Attirés par l'affiche de Jean-Pascal Retel dont l'imagination s'accorde avec les clins d'œil provocateurs de Théo Ceccaldi, nous avons marché jusqu'à la Maroquinerie pour le lancement du CD Amanda Dakota du groupe Freaks dirigé par le violoniste qui en a composé tous les morceaux. Si Théo Ceccaldi est un excellent musicien, ses talents de communicant sont à la hauteur. Les visuels sont toujours suffisamment drôles et intrigants pour qu'on ait envie d'écouter ce à quoi ils correspondent. Si les références sont nombreuses, et là aussi les textes d'accompagnement enrobent le projet d'une aura dithyrambique, le côté punk virtuose du groupe alterne avec des chansons modernement surannées.
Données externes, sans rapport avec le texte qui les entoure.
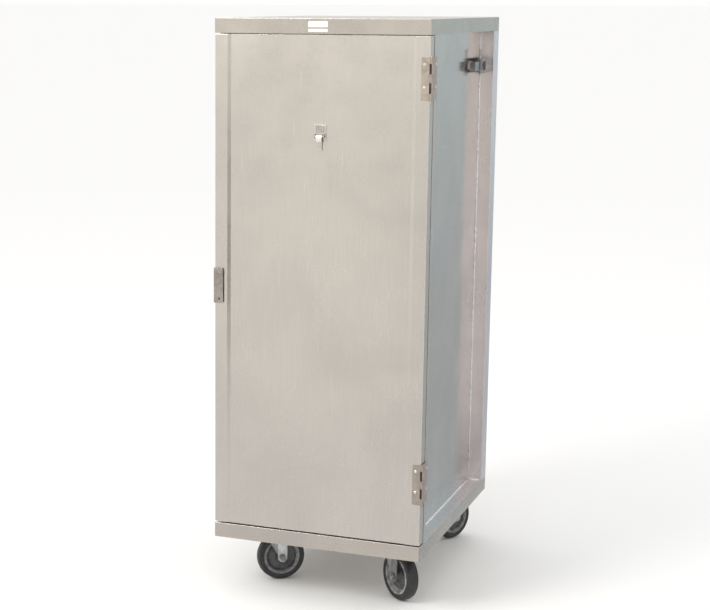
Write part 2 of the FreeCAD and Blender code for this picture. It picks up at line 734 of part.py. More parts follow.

Cette oscillation entre le rythme des décibels et les mélodies rétro-éclairées rappelle, dans un genre radicalement différent, le Supersonic de Thomas de Pourquery : puissante évocation d'ensemble entrecoupées de pauses de crooner langoureux. En écoutant Bonne nuit Madame qui clôturait le concert, j'ai d'ailleurs rêvé que Freaks adapte Die eiserne Brigade (La brigade d'acier) d'Arnold Schönberg, sublime valse méconnue composée en 1916 par le compositeur viennois à la demande de ses camarades au service militaire.
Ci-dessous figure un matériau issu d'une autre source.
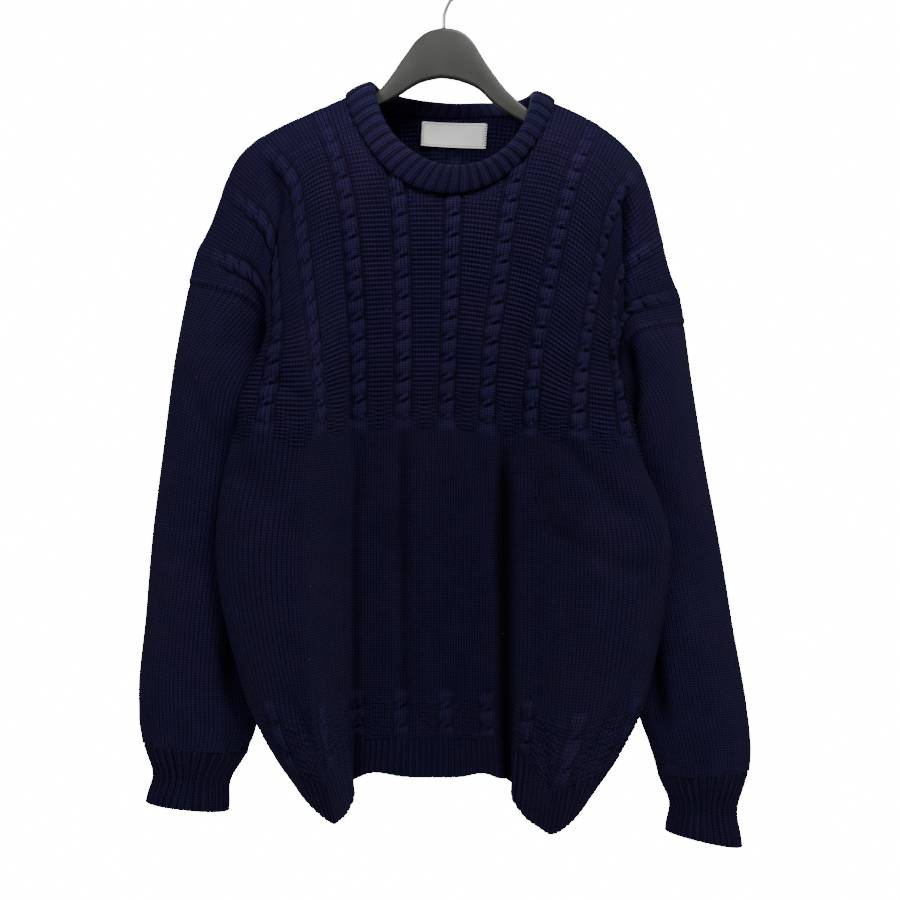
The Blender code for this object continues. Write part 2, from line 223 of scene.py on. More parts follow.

Mais c'est le rouleau compresseur de la section rythmique qui marque la musique de Freaks, quitte à relayer parfois les solistes au second plan. Le violon de Théo Ceccaldi disparaît alors, comme la voix de Dom Farkas qui les a rejoints pour le rappel sur Bingo Mazout. Les vrombissements de la basse (un horizoncelle ?!) du frérot violoncelliste Valentin Ceccaldi ajoutée à la grosse caisse et aux toms d'Étienne Ziemniak faisaient trembler mes mollets dans une obscurité zébrée d'éclairs. Ajoutez la guitare stridente de Giani Caserotto, l'alto ou le baryton de Mathieu Metzger (très beau solo en piqués) qui remplaçait Benjamin Dousteyssier, le ténor de Quentin Biardeau, et vous obtiendrez un groupe de choc, une brigade d'acier. Je fus néanmoins surpris par la dédicace iconoclaste, pas à Carla Bley dont on reconnaît l'influence sur plusieurs morceaux, mais à Bernard Arnault pour Escalator Over The Bill, attendant en vain quelque remarque critique sur le milliardaire plutôt que l'admiration de surface pour son score d'exploiteur au barème de la finance.
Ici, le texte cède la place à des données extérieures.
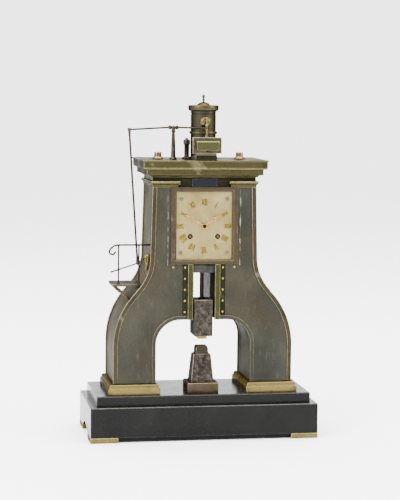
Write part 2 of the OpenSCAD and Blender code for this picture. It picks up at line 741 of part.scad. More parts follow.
module balance_wheel() color("#b9a25c") translate([0, 3, 0]) {
    translate([0, 0, plate_z[1] + 0.4]) cylinder(r = 0.7, h = 13);
    translate([0, 0, 310]) difference() {
        cylinder(r = 8, h = 1.2);
        translate([0, 0, -1]) cylinder(r = 6.6, h = 4);
    }
    box([-6.8, 6.8], [-0.9, 0.9], [310, 311]);
}

// Spring barrel with its great wheel, turning on the winding arbor
module barrel(pos, drum_y, wheel_y, phase) difference() {
    union() {
        rod_y(pos, 15.2, drum_y);
        gear(pos, 80, train_mod, phase, wheel_y);
    }
    rod_y(pos, winder_r + 0.08, [-30, 30]);
}

module going_barrel() color("#ab9356")
    barrel([-barrel_pos[0], barrel_pos[1]], [-6.6, 14], [-8.6, -6.6], barrel_dir + 180 + 2.25);

module strike_barrel() color("#ab9356") barrel(barrel_pos, [-5.8, 15.4], [15.4, 17.4], 0);

// Winding arbor with a square end in the dial's hole
module winder(pos) {
    rod_y(pos, winder_r, [-34, back_plate_y[1]]);
    box([pos[0] - 1.3, pos[0] + 1.3], [-38.6, -34], [pos[1] - 1.3, pos[1] + 1.3]);
}

module going_winder() color("#8f8d88") winder([-barrel_pos[0], barrel_pos[1]]);
module strike_winder() color("#8f8d88") winder(barrel_pos);

// Bell on the back plate
module bell() color("#b7ab85") {
    translate([0, back_plate_y[1], 262]) rotate([-90, 0, 0]) {
        rotate_extrude() polygon([[24, 3], [23.6, 5.4], [21, 9.4], [16, 12.2], [8, 13.6], [3, 13.8],
            [3, 12.4], [8, 12.2], [15.4, 10.8], [20, 8.4], [22.2, 5], [22.4, 3]]);
        cylinder(r = 3, h = 13.8);
    }
}

// Bell hammer on its arbor through the back plate
module bell_hammer() color("#8f8d88") {
    rod_y(bell_pivot, 1.5, [back_plate_y[0] - 3, back_plate_y[1] + 7]);
    bar([bell_pivot[0], back_plate_y[1] + 5.4, bell_pivot[1]], [27.4, back_plate_y[1] + 5.4, 262], 0.9);
    rod_y([27.4, 262], 2.7, [back_plate_y[1] + 3.4, back_plate_y[1] + 7.4]);
}

// Back door with a raised border, a knob and its half of each hinge
module rear_door() color("#8b7b4c") {
    difference() {
        box([-door_half, door_half], door_y, door_z);
        box([-32, 32], [door_y[1] - 0.7, far], [door_z[0] + 10, door_z[1] - 10]);
    }
    translate([-36, door_y[1], 262]) rotate([-90, 0, 0])
        rotate_extrude() polygon([[0, 0], [1.6, 0], [1.6, 2], [3, 3.4], [3, 5], [0, 5.8]]);
    for (z = hinge_z) difference() {
        union() {
            translate([hinge_pos[0], hinge_pos[1], z + 0.3]) cylinder(r = 1.9, h = 9.5);
            box([door_half - 8, hinge_pos[0]], [door_y[1], door_y[1] + 1], [z + 0.3, z + 9.8]);
        }
        translate([hinge_pos[0], hinge_pos[1], 0]) cylinder(r = pin_r + 0.05, h = far);
    }
}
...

Si la citation de Frank Zappa me plut évidemment beaucoup plus ("N'importe quoi, n'importe quand, n'importe où, sans aucune raison"), je regrettai tout de même que la folie déglinguée de Freaks se cantonne aux superbes images de promotion, aux contrastantes cassures de rythme et aux clins d'œil référentiels. En comparaison des improvisations dirigées du compositeur américain et de ses facéties en concert, la musique m'apparut un peu trop packagée. Mais c'est probablement ma déformation professionnelle qui me fait désirer des effets bruitistes, des instruments hors normes et des voix délirantes dans quantité de projets que j'écoute...


J'imagine encore que Henry m'a tuer est un hommage à Henry Threadgill dont Théo partage la coquetterie vestimentaire et à qui je dois un des plus beaux compliments sur la mienne, un matin dans un hôtel de Victoriaville ! Remonté à la maison, je découvre l'album qu'un indélicat postier, fan compréhensible du violoniste, avait probablement subtilisé d'un premier envoi. Après un Tchou-Tchou très zappien, on comprend enfin les charmantes paroles en désuétude de Robin Mercier sur l'exotique Amanda Dakota que le pilonnage de concert écrabouillait, comme si les spectateurs étaient sourds. Le mixage équilibré du disque permet enfin d'apprécier tous les instruments, en particulier les pizzicati qui disparaissaient en live. Le disque, beaucoup moins trash qu'en scène, met en valeurs les ruptures de rythmes zorniens que le New Yorkais récolta lui-même chez Carl Stalling. Je ne comprends toujours pas pourquoi la plupart des musiciens actuels s'exhortent à diluer leurs ingrédients savamment équilibrés en une bouillabaisse bon marché dès qu'ils passent en public. Les spectateurs seraient-ils incapables d'apprécier la variété des saveurs finement cuisinées en laboratoire qu'il faille les assommer ? Amanda Dakota est pour autant un des albums les plus excitants de ce début d'année.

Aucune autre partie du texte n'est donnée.